While my mind drifted, Ooyama in front of me introduced different methods of preparing different teas. One of which must definitely feature at the next start of a good relationship, I decide. It’s a method where ice cubes slowly melt over Kiri green tea leaves. Kiri is a newly created melange of tamaryoku tea leaves by the hand of Ooyama Seichan himself. Kiri is not for sale (yet) outside Japan. But the preparation can be done with another sort of tamaryoky tea leaves as well. The process of melted ice water that slow as a turtle is getting infused with the umami flavor of green tea leaves to me is beautifully symbolic for the slow blending of the obvious duality of two people present until they connect to their universal one and holy- or wholeness. Let’s call it unification. Mono means product in Japanese. But it associates to uniqueness. In the way of outstanding and in the way of wholeness.
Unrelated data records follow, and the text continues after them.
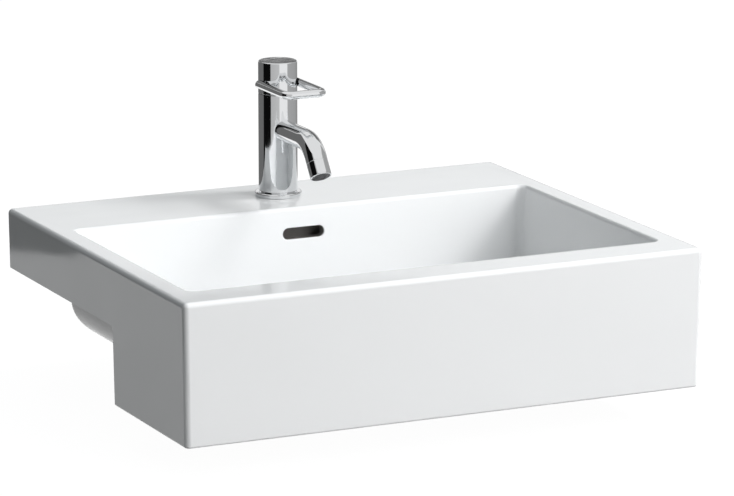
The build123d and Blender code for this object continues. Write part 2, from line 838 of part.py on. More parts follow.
with BuildPart() as fixing_stud:
    with BuildSketch(Plane.XY.offset(stud_bottom)) as stud:
        with Locations((0, tap_y - stud_offset)):
            Circle(stud_radius)
    extrude(stud.sketch, amount=spigot_bottom + stud_grip - stud_bottom)
fixing_stud.part.label = "fixing_stud"
export_step(fixing_stud.part, "parts/fixing_stud.step")

with BuildPart() as horseshoe_gasket:
    horseshoe(shoe_washer_top, shoe_gasket_height)
horseshoe_gasket.part.label = "horseshoe_gasket"
export_step(horseshoe_gasket.part, "parts/horseshoe_gasket.step")

with BuildPart() as horseshoe_washer:
    horseshoe(fixing_nut_top, shoe_washer_height)
horseshoe_washer.part.label = "horseshoe_washer"
export_step(horseshoe_washer.part, "parts/horseshoe_washer.step")

with BuildPart() as fixing_nut:
    with BuildSketch(Plane.XY.offset(fixing_nut_top)) as nut_outline:
        with Locations((0, tap_y - stud_offset)):
            RegularPolygon(fixing_nut_flats / 2, 6, major_radius=False)
            Circle(stud_radius + thread_clearance, mode=Mode.SUBTRACT)
    extrude(nut_outline.sketch, amount=-fixing_nut_height)
fixing_nut.part.label = "fixing_nut"
export_step(fixing_nut.part, "parts/fixing_nut.step")

# Waste: flange and tail clamp the floor of the bowl between two seals, and a domed cover pushes open
flange_z = recess_z + top_seal_height
flange_top = flange_z + flange_height
seat_z = flange_top - seat_depth
tail_bore = tail_radius - tail_wall
tail_bottom = flange_z - tail_length
slip_top = boss_bottom - bottom_seal_height
waste_nut_top = slip_top - slip_height
waste_nut_bottom = waste_nut_top - waste_nut_height
guide_top = flange_z - guide_drop
cover_z = flange_top + cover_lift
dome_z = cover_z + cover_edge + cover_dome
dome_radius = ((cover_radius - cover_flat) ** 2 + cover_dome**2) / (2 * cover_dome)
dome_angle = degrees(asin((cover_radius - cover_flat) / dome_radius))
stem_bottom = guide_top - plug_travel - guide_hold

with BuildPart() as waste_flange:
    turn(
        [
            (flange_bore, flange_z - flange_spigot),
            (tail_bore - joint_clearance, flange_z - flange_spigot),
            (tail_bore - joint_clearance, flange_z),
            (flange_radius, flange_z),
            (flange_radius, flange_top),
            (seat_radius, flange_top),
            (seat_radius, seat_z),
            (flange_bore, seat_z),
        ],
        waste_front,
        waste_axis,
    )
    chamfer(edges().filter_by(GeomType.CIRCLE).group_by(Axis.Z)[-1], flange_chamfer)
waste_flange.part.label = "waste_flange"
export_step(waste_flange.part, "parts/waste_flange.step")

with BuildPart() as waste_top_seal:
    turn_ring(tail_radius + tail_clearance, top_seal_outer, recess_z, flange_z, waste_front, waste_axis)
waste_top_seal.part.label = "waste_top_seal"
export_step(waste_top_seal.part, "parts/waste_top_seal.step")

with BuildPart() as waste_body:
    turn_ring(tail_bore, tail_radius, tail_bottom, flange_z, waste_front, waste_axis)
    with BuildSketch(Plane.XY.offset(boss_bottom + duct_wall)) as windows:
        with Locations((0, waste_y)):
            with PolarLocations(tail_radius, window_count):
                Rectangle(tail_radius, window_width)
    extrude(windows.sketch, amount=duct_height, mode=Mode.SUBTRACT)
    turn_ring(
        tail_radius - tail_relief,
        tail_radius + tail_relief,
        waste_nut_bottom - tail_relief_height,
        waste_nut_bottom,
        waste_front,
        waste_axis,
        Mode.SUBTRACT,
    )
waste_body.part.label = "waste_body"
export_step(waste_body.part, "parts/waste_body.step")

with BuildPart() as waste_bottom_seal:
    turn(
        [
            (tail_radius + tail_clearance, slip_top),
            (bottom_seal_outer - bottom_seal_taper, slip_top),
            (bottom_seal_outer, boss_bottom - bottom_seal_height / 2),
            (bottom_seal_outer, boss_bottom),
            (tail_radius + tail_clearance, boss_bottom),
        ],
        waste_front,
        waste_axis,
    )
waste_bottom_seal.part.label = "waste_bottom_seal"
export_step(waste_bottom_seal.part, "parts/waste_bottom_seal.step")

with BuildPart() as slip_washer:
    turn_ring(tail_radius + tail_clearance, slip_outer, waste_nut_top, slip_top, waste_front, waste_axis)
slip_washer.part.label = "slip_washer"
export_step(slip_washer.part, "parts/slip_washer.step")

with BuildPart() as waste_nut:
    with BuildSketch(Plane.XY.offset(waste_nut_bottom)) as hexagon:
        with Locations((0, waste_y)):
            RegularPolygon(waste_nut_radius, 6)
            Circle(tail_radius + joint_clearance, mode=Mode.SUBTRACT)
    extrude(hexagon.sketch, amount=waste_nut_height)
waste_nut.part.label = "waste_nut"
export_step(waste_nut.part, "parts/waste_nut.step")

with BuildPart() as plug_guide:
    turn_ring(0, guide_radius, stem_bottom - guide_spare - guide_floor, guide_top, waste_front, waste_axis)
    with BuildSketch(Plane.XY.offset(guide_top)) as arms:
        with Locations((0, waste_y)):
            with PolarLocations(tail_bore / 2, guide_arm_count):
                Rectangle(tail_bore, guide_arm_width)
            Circle(tail_bore - thread_clearance, mode=Mode.INTERSECT)
    extrude(arms.sketch, amount=-guide_arm_height)
    turn_ring(
        0,
        plug_stem_radius + guide_fit,
        stem_bottom - guide_spare,
        guide_top,
        waste_front,
        waste_axis,
        Mode.SUBTRACT,
    )
plug_guide.part.label = "plug_guide"
export_step(plug_guide.part, "parts/plug_guide.step")

with BuildPart() as plug_cover:
    with BuildSketch(waste_front) as cover_section:
        with BuildLine():
            crown = CenterArc((cover_flat, dome_z - dome_radius), dome_radius, 90 - dome_angle, dome_angle)
            Polyline(crown @ 1, (0, dome_z), (0, cover_z), (cover_radius, cover_z), crown @ 0)
        make_face()
    revolve(cover_section.sketch, axis=waste_axis)
    brow = edges().filter_by(GeomType.CIRCLE).group_by(lambda edge: edge.length)[-1].sort_by(Axis.Z)[-1]
    chamfer(brow, cover_chamfer)
plug_cover.part.label = "plug_cover"
export_step(plug_cover.part, "parts/plug_cover.step")

with BuildPart() as plug_seal:
    turn_ring(plug_seal_inner, plug_seal_outer, seat_z, cover_z, waste_front, waste_axis)
plug_seal.part.label = "plug_seal"
export_step(plug_seal.part, "parts/plug_seal.step")

with BuildPart() as plug_stem:
    turn_ring(0, plug_stem_radius, stem_bottom, cover_z, waste_front, waste_axis)
plug_stem.part.label = "plug_stem"
export_step(plug_stem.part, "parts/plug_stem.step")
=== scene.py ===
"""Looks of an inset basin with a loop-lever tap and a push-open waste, on a pale studio floor."""

import json
import logging
from dataclasses import dataclass
from enum import Enum
from math import cos, pi, radians, sin

import bpy
import numpy as np
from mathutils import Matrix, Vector


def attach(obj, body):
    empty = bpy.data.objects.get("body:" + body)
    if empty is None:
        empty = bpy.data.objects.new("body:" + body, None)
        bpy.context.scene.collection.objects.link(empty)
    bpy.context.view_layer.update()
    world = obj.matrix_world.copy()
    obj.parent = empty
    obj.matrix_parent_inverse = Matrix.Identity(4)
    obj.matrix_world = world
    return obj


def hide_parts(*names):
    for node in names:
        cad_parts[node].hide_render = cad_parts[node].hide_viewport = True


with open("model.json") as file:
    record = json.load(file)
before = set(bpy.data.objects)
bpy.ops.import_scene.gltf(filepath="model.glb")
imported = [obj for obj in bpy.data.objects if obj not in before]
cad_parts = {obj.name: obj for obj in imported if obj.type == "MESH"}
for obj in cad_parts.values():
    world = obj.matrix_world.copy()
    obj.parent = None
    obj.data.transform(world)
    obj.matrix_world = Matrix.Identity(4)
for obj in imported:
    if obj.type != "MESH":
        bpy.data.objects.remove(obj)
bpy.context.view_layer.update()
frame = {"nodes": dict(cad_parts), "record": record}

MM = 0.001
BREAK_ANGLE = radians(32)
MERGE_DISTANCE = 0.000002
TINY = 1e-12
SCREEN_POINTS = 721
Colour = tuple[float, float, float, float]
Point = tuple[float, float, float]

log = logging.getLogger("inset_basin")


class Body(Enum):
    """The rigid bodies that pieces ride on."""

    BASIN = "basin"
    HEAD = "tap_head"
    LEVER = "lever"
    PLUG = "plug"


class Slot(Enum):
    """The record's material slots."""

    CERAMIC = "glazed_ceramic"
    DISC = "disc_ceramic"
    TAP = "tap_chrome"
    WASTE = "waste_chrome"
    BRASS = "raw_brass"
    STEEL = "steel"
    RUBBER = "black_rubber"
    DARK = "dark_plastic"
    PALE = "white_plastic"


class Graph:
    """Adds nodes to one node tree and links them."""

    def __init__(self, tree: bpy.types.NodeTree) -> None:
        """Keep the tree that nodes are added to."""
        self.tree = tree

    def node(self, kind: str, inputs: dict | None = None, **settings: object) -> bpy.types.Node:
        """Add a node.

        Args:
            kind: Blender's name of the node's type.
            inputs: A value or an output socket for each input, by name or number.
            settings: The node's own properties.

        Returns:
            The node.
        """
        made = self.tree.nodes.new(kind)
        for name, value in settings.items():
            setattr(made, name, value)
        for name, value in (inputs or {}).items():
            if isinstance(value, bpy.types.NodeSocket):
                self.tree.links.new(value, made.inputs[name])
            else:
                made.inputs[name].default_value = value
        return made

    def math(self, operation: str, first: object, second: object = 0.0) -> bpy.types.NodeSocket:
        """Add a Math node.

        Args:
            operation: Blender's name of the operation.
            first: A value or an output socket.
            second: A value or an output socket.

        Returns:
            The result's socket.
        """
        return self.node("ShaderNodeMath", {0: first, 1: second}, operation=operation).outputs[0]


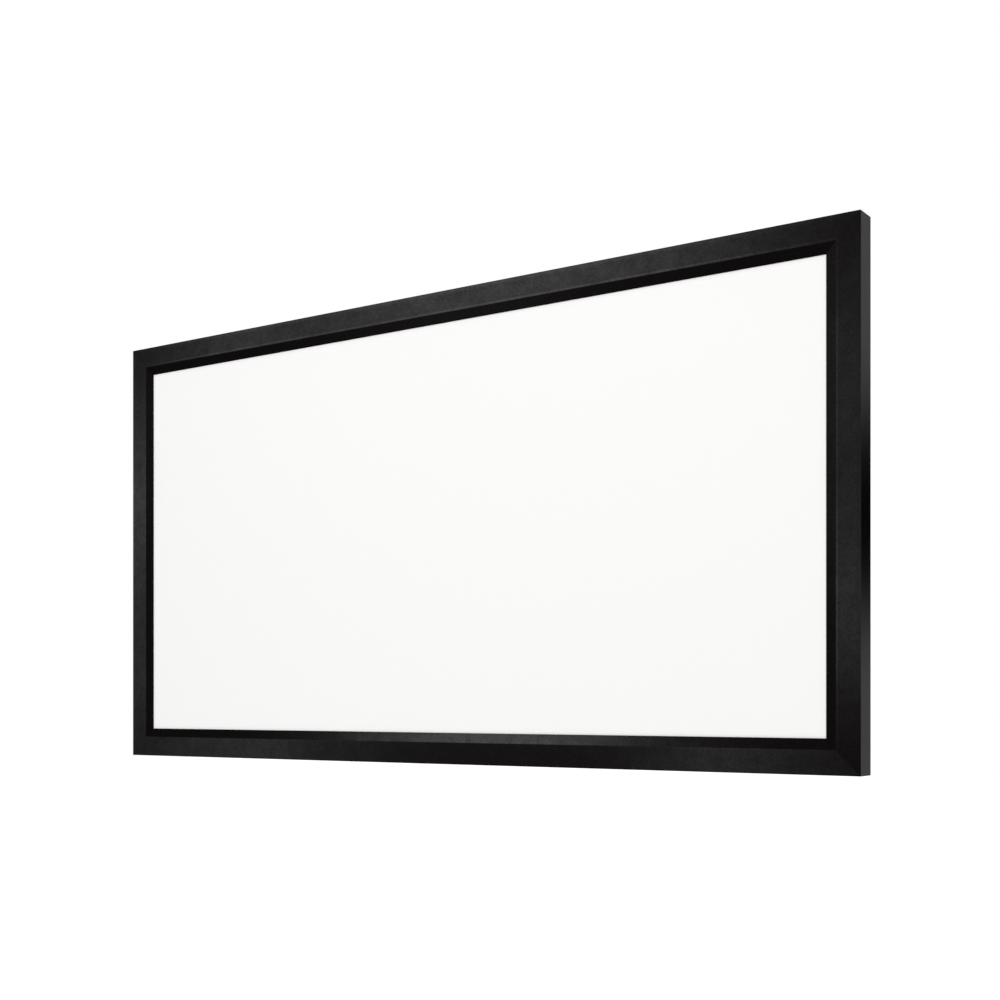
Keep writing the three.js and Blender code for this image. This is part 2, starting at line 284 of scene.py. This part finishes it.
def black_anodised_aluminium():
    """Extruded aluminium, etched and dyed black: a satin metal with fine die lines along each length. Real
    die lines are finer, and are drawn as coarse as they need to show."""
    die_line = 0.9 * MM
    cloud_size = 60 * MM
    # Rails run along x and stiles along z, so the lines are drawn out along both.
    drawn_out = (0.004, 1, 0.004)
    material, tree, shader = surface("black_anodised_aluminium")
    place = add(tree, "ShaderNodeTexCoord").outputs["Object"]
    cloud = add(
        tree, "ShaderNodeTexNoise", [("Scale", 1 / cloud_size), ("Detail", 3)], [("Vector", place)]
    )
    along = add(tree, "ShaderNodeMapping", [("Scale", drawn_out)], [("Vector", place)])
    lines = add(
        tree,
        "ShaderNodeTexNoise",
        [("Scale", 1 / die_line), ("Detail", 2)],
        [("Vector", along.outputs["Vector"])],
    )
    colour = add(
        tree,
        "ShaderNodeMix",
        [("A", linear("#2a2a2a")), ("B", linear("#333333"))],
        [("Factor", cloud.outputs["Fac"])],
        data_type="RGBA",
    )
    rough = add(
        tree,
        "ShaderNodeMapRange",
        [("To Min", 0.2), ("To Max", 0.28)],
        [("Value", lines.outputs["Fac"])],
    )
    bump = add(
        tree,
        "ShaderNodeBump",
        [("Strength", 0.12), ("Distance", 0.05 * MM)],
        [("Height", lines.outputs["Fac"])],
    )
    feed(
        tree,
        shader,
        [("Metallic", 1.0), ("Specular Tint", linear("#c9c9c9"))],
        [
            ("Base Color", colour.outputs["Result"]),
            ("Roughness", rough.outputs["Result"]),
            ("Normal", bump.outputs["Normal"]),
        ],
    )
    return material


def white_projection_vinyl():
    """Cast PVC projection sheet: matt white with a very fine even grain that scatters the light. The real
    grain is about 0.1 mm, and is drawn as coarse as it needs to show."""
    grain = 0.8 * MM
    material, tree, shader = surface("white_projection_vinyl")
    place = add(tree, "ShaderNodeTexCoord").outputs["Object"]
    fine = add(
        tree, "ShaderNodeTexNoise", [("Scale", 1 / grain), ("Detail", 2)], [("Vector", place)]
    )
    colour = add(
        tree,
        "ShaderNodeMix",
        [("A", linear("#fbfbfa")), ("B", linear("#fdfdfc"))],
        [("Factor", fine.outputs["Fac"])],
        data_type="RGBA",
    )
    bump = add(
        tree,
        "ShaderNodeBump",
        [("Strength", 0.15), ("Distance", 0.05 * MM)],
        [("Height", fine.outputs["Fac"])],
    )
    feed(
        tree,
        shader,
        [("Roughness", 0.85), ("Specular IOR Level", 0.3)],
        [("Base Color", colour.outputs["Result"]), ("Normal", bump.outputs["Normal"])],
    )
    return material


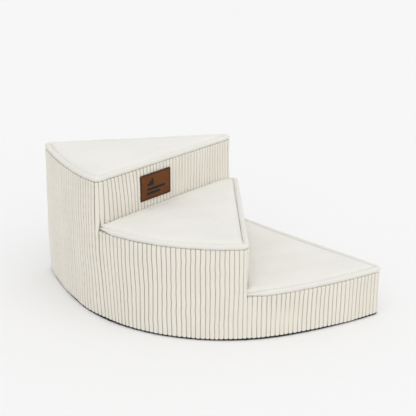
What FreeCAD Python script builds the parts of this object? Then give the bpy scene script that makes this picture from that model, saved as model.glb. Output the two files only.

Amino acids (umami flavor) are distracted from the tea leaves already at 5 degrees Celsius. Also a lucid green color is subtracted from the leaves by the melting ice water. Umami tastes completely different to us from what we know as tea. What we know as tea is a flavor which can only be distracted from the leaves by water at temperatures over 80 degrees Celsius. This infusion shouldn’t take longer then 1 minute. Otherwise the taste becomes bitter and actually suspiciously close to what we consider to be tea. The real method is to let water at 60 degrees Celsius be infused by the tea leaves. It brings out the amino acids. The taste of it called umami. In Japan considered the fifth taste after salt, sweet, sour and bitter. The taste is overwhelming. It’s rich like double cream or diary butter but with a liver-like flavor to it. Cod liver. If you think it’s detesting, please stop thinking!
If only about the experience of consciously sipping at slowly dripped cold lucid green tea. Would that mark the beginning or the end of a good relationship?